Dire Straits – Brothers in Arms
WHAT IT IS: Another album that was absolutely hugemongous when it came out that isn’t much thought of now – “Money for Nothin’”, “So Far Away” and “Walk of Life” are still on classic rock radio all the time, but it’s not like it comes up in many other contexts – and an ignominious end to a pretty good band.
WHY IT’S HERE: Well, as I keep saying, it used to be possible to market these things into existence. The Dire Straits had made a handful of records at the time of Brothers in Arms, and had some success, but this is their big, swing-for-the-fences attempt tocapitalize on that rock star brass ring. It was helped along by the highly-seen video for the cranky, Sting-deploying “Money for Nothin’”, which was probably enough in 1985 to sell several million copies on its back alone.
AND…?: It’s alright. The Dire Straits’ first, self-titled album is pretty much unimpeachable, but there’s diminishing returns over time10. It feels less like an outgrowth of the band, and more like an attempt to make a bunch of money out of a known quantity – it’s their last album before their first breakup, and it’s hard to imagine that the decision to make it sound like an overbaked 80s radio rock record is anything but financially motivated. That’s not to the album’s benefit. That said, it’s not bad. It’s just that not hearing it wouldn’t prevent you from living a full and joyous life.
THE BEST SONG: “Brothers in Arms,” which, tellingly, was written several years before the rest of the songs on the album, and feels like it’s actually the work of a band.
10 just compare “Sultans of Swing” with “Walk of Life” for an idea of just how different the two things are.
James Horner – Titanic: Music From the Motion Picture
WHAT IT IS: It is exactly what it says on the tin.
WHY IT’S HERE: Titanic really, really took over pop culture in a way that even being one of the highest-grossing movies of all time can’t really communicate. This is the score. It sold many millions of copies. It probably sold to people who already owned the Celine Dion album with “My Heart Will Go On” on it.
AND…?: James Horner is big business in the realm of film scores, which I always think is weird, because I pretty much never remember his film scores. I literally cannot imagine buying one as an album, and several of the movies he’s scored11 are movies I love or have loved deeply. It’s fine as film music, but listening to it in isolation doesn’t really do much. Of course this may be partly because it’s the score to a film I saw one time almost twenty years ago.
THE BEST SONG: Uh… “Rose”? Let’s say “Rose”.
11 To wit: Aliens, An American Tail, Star Trek II: The Wrath of Khan and The Rocketeer.

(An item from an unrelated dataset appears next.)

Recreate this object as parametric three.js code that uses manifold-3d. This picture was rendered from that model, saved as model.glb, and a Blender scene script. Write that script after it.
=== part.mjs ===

Madonna – The Immaculate Collection
WHAT IT IS: Madonna’s “greatest” hits.
WHY IT’S HERE: Because Madonna sold a whole mess of records, and the songs everyone knows are in one place here.
AND…?: My opinions about Madonna notwithstanding, a collection of Madonna’s most radio-played singles is literally the one thing I could reasonably justify someone wanting to have, so I get it. It’s still terrible, but there’s no accounting for taste.
THE BEST SONG: “Like a Prayer”
Metallica – Metallica
WHAT IT IS: “The Black Album”. The album where Metallica started writing shorter, catchier songs. The biggest-selling heavy metal album of all time.
WHY IT’S HERE: The mid-to-late eighties (Metallica came out in 1991) were the period when heavy metal began its journey on the road to its current state of being an endlessly-fractured set of microgenres, each of which had specific rules about its presentation and conduct. Part of what happened, here, was that some of the heavy metal bands associated with Los Angeles’ Sunset Strip (and also New Jersey, but I don’t have an answer for why that happened) became very famous and the louder, more aggressive bands (the ones that would become responsible for speed metal/thrash metal12) became a refuge for people that wanted to listen to heavy music that didn’t involve a high degree of bullshit13, and that was actually heavy, and not just dumb music made by dumb people for dumb reasons14. Metallica was the best of these15, but were also, it turns out, the most willing to play the game. So they spent a few years converting themselves from the band that had to be talked out of naming their first record Fuck ‘Em All to being a band that converted their considerable chops – both in terms of playing and songwriting – into writing punchy songs with choruses and stuff, which in turn made them easier to seek out and get into, which snowballed into them selling a gajillion copies of this record after the videos got on MTV and stuff.
AND…?: It’s still pretty good. I liked this record a lot as a young person. I like it somewhat less now, but it’s still fine. It is, as is par for the course for the greatest selling records of all time, overproduced, but that’s probably to be expected. It’s not nearly as good as the Metallica records prior to it. It’s better than the Metallica records that came after it. I have a really boring set of opinions about this record. They’re pretty much the same as anyone else’s.
THE BEST SONG: “Wherever I May Roam”
12 See? This is why heavy metal is such a difficult thing to keep track of. NB also that the couple of sentences preceding this footnote contain no less than 4 points of contention for metal historians, and I’m not addressing them outright because there is literally no way to be correct here.
14 do you see the subtle editorializing there?
15 I am asserting here that Metallica were better than Exodus, Slayer and Megadeth, for context.